WHETHER OR NOT you believe in ghosts, Banana Yoshimoto’s Asleep, a collection of three novellas, will haunt you with its beautiful, pared-down prose. Three women experience nocturnal disturbances: the first, mourning a dead lover, begins sleepwalking for miles in the middle of winter; the second is visited by the ghost of a woman against whom she was once pitted in love triangle; and the third, who has embarked on a relationship with a married man, slips into alcohol binges and sudden periods of deep sleep.
ASLEEP
by Banana Yoshimoto (Grove Press, $21)
The most accomplished story is the first, a complex character study narrated by Shibami, a university student who seems to live vicariously through her older brother Yoshihiro. Yoshihiro died some years ago, but he remains more real to Shibami than her own lover.
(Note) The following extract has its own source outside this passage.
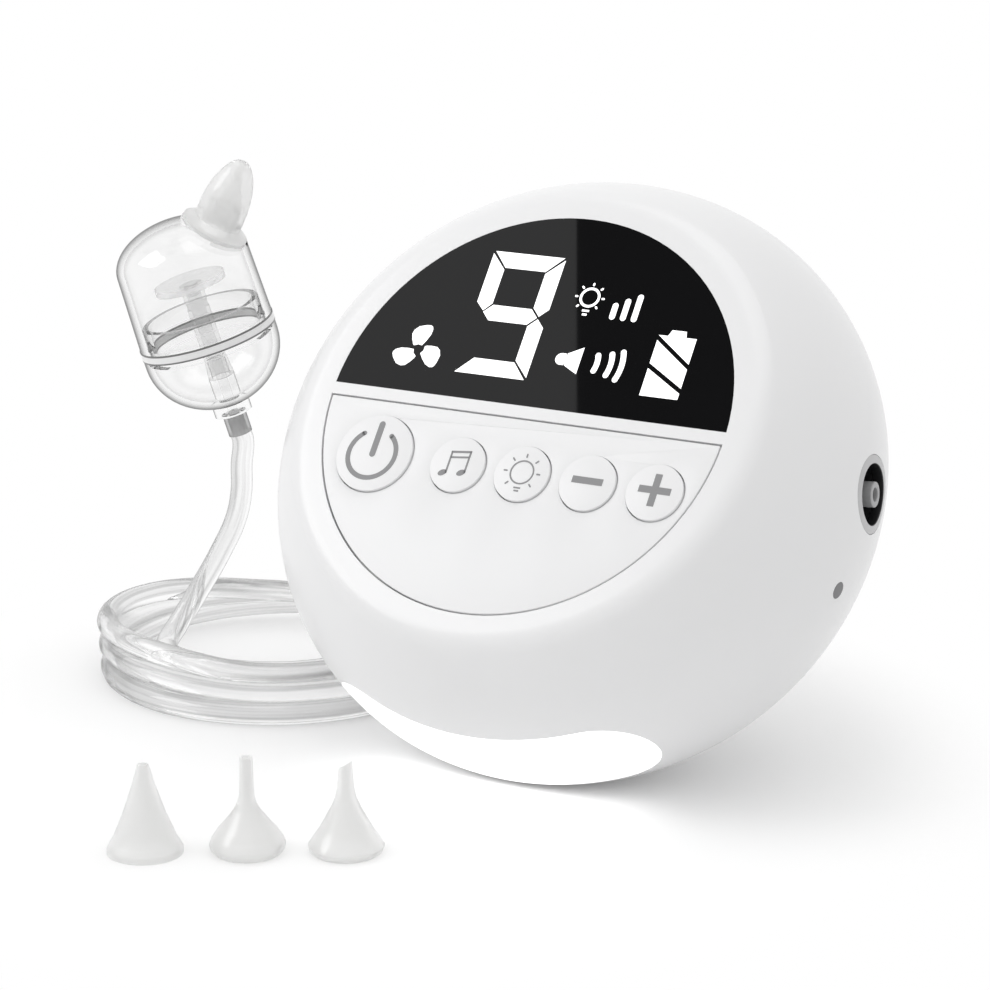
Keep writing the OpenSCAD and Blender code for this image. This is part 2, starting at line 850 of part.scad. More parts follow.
module pump_diaphragm() {
    color("darkgray") pump_frame() translate([0, 0, head_end]) cylinder(r = diaphragm_r, h = diaphragm_t);
}

module pump_cap() {
    color("black") pump_frame() translate([0, 0, cap_start]) difference() {
        union() {
            translate([-head_half, -head_half, 0]) cube([2 * head_half, 2 * head_half, cap_len]);
            for (y = [-1, 1]) translate([0, y * nipple_y, 0])
                cylinder(r = nipple_r, h = cap_len + nipple_len);
        }
        for (y = [-1, 1]) translate([0, y * nipple_y, valve_depth]) cylinder(r = nipple_bore_r, h = far);
        for (a = [45:90:315]) rotate([0, 0, a]) translate([pump_screw_ring, 0, -1])
            cylinder(r = screw_r + sleeve_gap, h = far);
    }
}

module pump_screws() {
    color("silver") pump_frame() for (a = [45:90:315]) rotate([0, 0, a])
        translate([pump_screw_ring, 0, head_end - pump_screw_grip]) {
            cylinder(r = screw_r, h = cap_end - head_end + pump_screw_grip);
            translate([0, 0, cap_end - head_end + pump_screw_grip])
                cylinder(r = screw_head_r, h = screw_head_h);
        }
}

// ---- Battery, speaker and charging socket ----

module battery_cell() {
    color("steelblue") face_frame() translate([-cell_len / 2, cell_y, cell_z]) rotate([0, 90, 0])
        cylinder(r = cell_r, h = cell_len);
}

module battery_cradle() {
    low = light_board_y + board_t;
    shelf = 2;
    color("dimgray") face_frame() difference() {
        union() {
            translate([-cradle_base[0] / 2, cell_y - cradle_base[1] / 2, cradle_back]) cube(cradle_base);
            for (x = [-cradle_arm_x - cradle_arm, cradle_arm_x]) translate([x, low, cradle_back + shelf]) {
                cube([cradle_arm, cell_y - low, shelf]);
                cube([cradle_arm, cradle_finger, cell_z - cradle_back + light_board_half[1] + 0.5]);
            }
        }
        translate([-far, cell_y, cell_z]) rotate([0, 90, 0]) cylinder(r = cell_r + rest_gap, h = 2 * far);
    }
}

module speaker() {
    color("black") face_frame() translate([0, 0, speaker_front]) cylinder(r = speaker_r, h = speaker_t);
}

// Round-ended outline of the charging socket, grown by a margin
module usb_outline(margin) {
    square([2 * (usb_half[0] - usb_half[1]), 2 * (usb_half[1] + margin)], center = true);
    for (x = [-1, 1]) translate([x * (usb_half[0] - usb_half[1]), 0])
        circle(r = usb_half[1] + margin, $fn = 24);
}

module usb_socket() {
    skin = 0.4;
    color("silver") face_frame() translate([0, usb_y, usb_face]) difference() {
        linear_extrude(usb_len) usb_outline(0);
        translate([0, 0, -1]) linear_extrude(usb_len) usb_outline(-skin);
    }
}

module usb_board() {
    color("green") face_frame()
        translate([-usb_board_w / 2, usb_y - usb_half[1] - board_t, usb_face + usb_board_in])
            cube([usb_board_w, board_t, usb_board_end - usb_face - usb_board_in]);
}

module shell_screws() {
    color("silver") face_frame() for (a = shell_screw_angles) rotate([0, 0, a])
        translate([shell_screw_ring, 0, -seam_back - boss_floor - screw_head_h]) {
            cylinder(r = screw_head_r, h = screw_head_h);
            cylinder(r = screw_r, h = screw_len - screw_tip_gap);
        }
}

// ---- Collection cup ----

// Turned form of the bowl, set in by a distance
module bowl_form(inset, top) {
    r = cup_r - inset;
    h = bowl_depth - bowl_straight - inset;
    rotate_extrude()
        polygon(concat([[0, -bowl_straight - h]],
            [for (a = [-84:6:0]) [r * cos(a), -bowl_straight + h * sin(a)]], [[r, top], [0, top]]));
}

// Turned form of the dome, set in by a distance
module dome_form(inset, bottom) {
    r = dome_r_top - inset;
    h = dome_height - dome_straight - inset;
    rotate_extrude()
        polygon(concat([[0, bottom], [cup_r - inset, bottom]],
            [for (a = [0:6:84]) [r * cos(a), dome_straight + h * sin(a)]], [[0, dome_straight + h]]));
}

module cup_bowl() {
    color([0.9, 0.95, 1, 0.4]) cup_frame() difference() {
        union() {
            difference() {
                bowl_form(0, -seal_h / 2);
                bowl_form(cup_wall, far);
            }
            translate([0, 0, -seal_h / 2 - cup_wall]) {
                tube(neck_r, neck_r - neck_wall, neck_h + seal_h / 2 + cup_wall);
                tube(cup_r - cup_wall / 2, neck_r - neck_wall, cup_wall);
            }
            translate([0, 0, -sleeve_top]) cylinder(r = collar_r, h = collar_h + cup_wall);
            translate([0, 0, -sleeve_top - bowl_nipple_h])
                cylinder(r = nipple_hose_r, h = bowl_nipple_h + eps);
            translate([0, 0, -bowl_depth + cup_wall / 2])
                cylinder(r = stem_wide_r, h = bowl_depth + socket_top - cup_wall / 2);
            translate([0, 0, socket_top - eps]) cylinder(r = plug_r, h = plug_h);
        }
        translate([0, 0, -far]) cylinder(r = outlet_bore_r, h = 2 * far);
    }
}

// Dome cut off square to the spout, at a height over its seat
module cut_dome(inset, bottom, over_seat) {
    difference() {
        cup_frame() dome_form(inset, bottom);
        spout_frame() translate([-far / 2, -far / 2, over_seat]) cube(far);
    }
}

module cup_dome() {
    color([0.9, 0.95, 1, 0.4]) difference() {
        union() {
            cut_dome(0, seal_h / 2, 0);
            spout_frame() translate([0, 0, -spout_seat_h]) cylinder(r = spout_seat_r, h = spout_seat_h);
            spout_frame() cylinder(r = spout_r, h = spout_len);
        }
        cut_dome(cup_wall, -1, -cup_wall);
        spout_frame() translate([0, 0, -spout_len]) cylinder(r = spout_bore_r, h = far);
    }
}

module cup_seal_ring() {
    color("gray") cup_frame() translate([0, 0, -seal_h / 2])
        tube(cup_r + 0.1, neck_r + sleeve_gap, seal_h - sleeve_gap);
}

module standpipe() {
    side_hole_r = 0.9;
    side_hole_down = 4;
    color("whitesmoke") cup_frame() difference() {
        union() {
            translate([0, 0, socket_top]) cylinder(r = stem_r, h = stem_top - socket_top);
            translate([0, 0, socket_top]) cylinder(r1 = stem_wide_r, r2 = stem_r, h = stem_wide_h);
        }
        translate([0, 0, socket_top - 1]) cylinder(r = stem_bore_r, h = far);
        translate([0, 0, socket_top - 1]) cylinder(r = plug_r + sleeve_gap, h = plug_h + 1.5);
        translate([-far, 0, stem_top - side_hole_down]) rotate([0, 90, 0])
            cylinder(r = side_hole_r, h = 2 * far);
    }
}

module baffle_disc() {
    color("whitesmoke") cup_frame() translate([0, 0, stem_top]) {
        cylinder(r = baffle_r, h = baffle_t);
        translate([0, 0, -baffle_plug_h]) cylinder(r = stem_bore_r - sleeve_gap, h = baffle_plug_h + eps);
    }
}

// ---- Nozzle and spare tips ----

module nozzle() {
    bulb_r = tip_r - nozzle_step;
    color([0.95, 0.95, 0.93, 0.9]) spout_frame() translate([0, 0, slip]) difference() {
        union() {
            cylinder(r = tip_r, h = lip_h);
            translate([0, 0, lip_h - eps])
                cylinder(r1 = tip_r, r2 = bulb_r - nozzle_tuck, h = nozzle_flare);
            rotate([0, -nozzle_bend, 0]) turned(nozzle_shape, bulb_r, nozzle_len);
        }
        translate([0, 0, -1]) cylinder(r = spout_r + slip, h = spout_len + 1 + 3 * slip);
        rotate([0, -nozzle_bend, 0]) {
            translate([0, 0, spout_len])
                cylinder(r1 = spout_r + slip, r2 = tip_hole_r, h = nozzle_len - spout_len - nozzle_lead);
            cylinder(r = tip_hole_r, h = far);
        }
    }
}

module cone_tip() {
    color([0.95, 0.95, 0.95, 0.9]) translate(cone_tip_pos) {
        hollow_tip(cone_shape, cone_tip_h);
        tube(tip_r, tip_r - tip_wall, lip_h);
    }
}

module long_tip() {
    color([0.95, 0.95, 0.95, 0.9]) translate(long_tip_pos) hollow_tip(long_shape, long_tip_h);
}

module short_tip() {
    color([0.95, 0.95, 0.95, 0.9]) translate(short_tip_pos) difference() {
        hollow_tip(short_shape, short_tip_h);
        translate([-tip_r * short_shape[len(short_shape) - 1][0], -tip_r, short_tip_h - short_cut_down])
            rotate([0, -short_cut, 0]) cube([far, 2 * tip_r, far]);
    }
}

// ---- Hose ----

module hose_sleeve() {
    color("silver") cup_frame() translate([0, 0, -sleeve_top - sleeve_len])
        tube(sleeve_r, nipple_hose_r + sleeve_gap, sleeve_len);
}

module hose_tube() {
    color([0.9, 0.95, 1, 0.5])
        swept_tube(concat([hose_start, hose_next], hose_route), hose_d / 2, hose_sides);
}

module hose_coil() {
    color([0.9, 0.95, 1, 0.5]) translate([coil_pos[0], coil_pos[1], 0]) rotate_extrude($fn = 64)
        polygon([
            [coil_bore_r, coil_edge], [coil_bore_r + coil_edge, 0], [coil_r - coil_edge, 0],
            [coil_r, coil_edge], [coil_r, coil_h - hose_d], [coil_r - 3 * coil_edge, coil_h],
            [coil_bore_r + hose_d, coil_h], [coil_bore_r, coil_h - coil_edge - hose_d / 2]
        ]);
}

front_shell();
rear_cover();
base_foot();
display_window();
control_panel();
power_button();
music_button();
light_button();
minus_button();
plus_button();
keypad_mat();
key_switches();
display_board();
display_block();
board_screws();
night_light_lens();
light_board();
glow_leds();
charge_light();
port_ring();
port_cup();
air_spigot();
suction_tube();
pump_bracket();
pump_motor();
pump_rotor();
pump_head();
pump_diaphragm();
pump_cap();
pump_screws();
battery_cell();
battery_cradle();
speaker();
usb_socket();
usb_board();
shell_screws();
cup_dome();
cup_bowl();
cup_seal_ring();
standpipe();
baffle_disc();
hose_sleeve();
hose_tube();
hose_coil();
nozzle();
cone_tip();
long_tip();
short_tip();
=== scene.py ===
import json
import math

import bmesh
import bpy
from mathutils import Matrix, Vector
from mathutils.bvhtree import BVHTree


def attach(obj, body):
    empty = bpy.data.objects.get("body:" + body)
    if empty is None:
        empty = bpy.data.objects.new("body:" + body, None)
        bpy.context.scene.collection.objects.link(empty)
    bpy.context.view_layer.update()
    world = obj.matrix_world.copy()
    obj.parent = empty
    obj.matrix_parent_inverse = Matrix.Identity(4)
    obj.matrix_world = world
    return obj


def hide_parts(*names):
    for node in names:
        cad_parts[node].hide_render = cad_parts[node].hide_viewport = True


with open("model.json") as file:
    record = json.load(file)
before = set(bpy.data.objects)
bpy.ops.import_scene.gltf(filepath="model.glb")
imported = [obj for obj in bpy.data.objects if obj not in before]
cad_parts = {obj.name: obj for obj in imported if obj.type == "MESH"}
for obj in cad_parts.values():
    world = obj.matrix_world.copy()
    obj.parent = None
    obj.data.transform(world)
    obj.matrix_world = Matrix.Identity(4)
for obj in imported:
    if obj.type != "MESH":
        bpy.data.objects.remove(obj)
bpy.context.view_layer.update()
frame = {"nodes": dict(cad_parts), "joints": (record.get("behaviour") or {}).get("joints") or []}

# ---- Camera ----
# The photograph looks down on the unit from its right front through a long lens. The camera aims at a
# point beside the middle of the housing. Places are in metres. Only the image points are in pixels.
PHOTO_W, PHOTO_H = 990, 990
IMAGE_POINTS = {
    "housing_left": (276.8, None), "housing_right": (888.4, None),
    "housing_top": (None, 181.5), "housing_bottom": (None, 785.3),
    "digit": (510.2, 315.6), "fan_sign": (416.3, 346.2), "lamp_sign": (590.0, 299.4),
    "level_sign": (626.5, 308.5), "sound_sign": (590.9, 365.1), "battery_sign": (668.0, 365.2),
    "power_mark": (371.9, 450.6), "music_mark": (455.0, 463.3), "light_mark": (522.0, 472.8),
    "minus_mark": (587.4, 480.8), "plus_mark": (654.7, 490.3),
    "port_ring": (872.0, 494.5), "charge_light": (837.3, 589.0),
    "nozzle": (217.0, 202.0), "cone_tip": (146.5, 812.0), "short_tip": (347.0, 810.0),
}
MM = 0.001
joints = {j["name"]: j for j in frame["joints"]}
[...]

An old letter taps her memory, and she recounts their teenage years, portraying Yoshihiro as a handsome and charming adventure-seeker who once took off for Boston with Sarah, his blond American girlfriend. Yoshihiro eventually splits up with Sarah and, upon returning to Japan, begins a romance with cousin Mari. This new relationship becomes a prism through which the narrator reveals herself. Oddly, Shibami feels an exclusion from this union that she didn’t with the first. “I realized . . . that my brother was starting to fall for Mari. He wasn’t even trying to hide it. . . . In fact there had been something between them ever since they were small, something that pulled them together even when they were paying no attention to each other at all.”
But as mild jealousy gives way to communal grief, the author portrays not just people but emotions as vanishing entities. If the three novellas have a unifying thread, it’s that the female protagonists experience men as ghosts. Shibami and Mari aren’t just mourning the death of Yoshihiro, they’re mourning their all-too-ephemeral hold on love.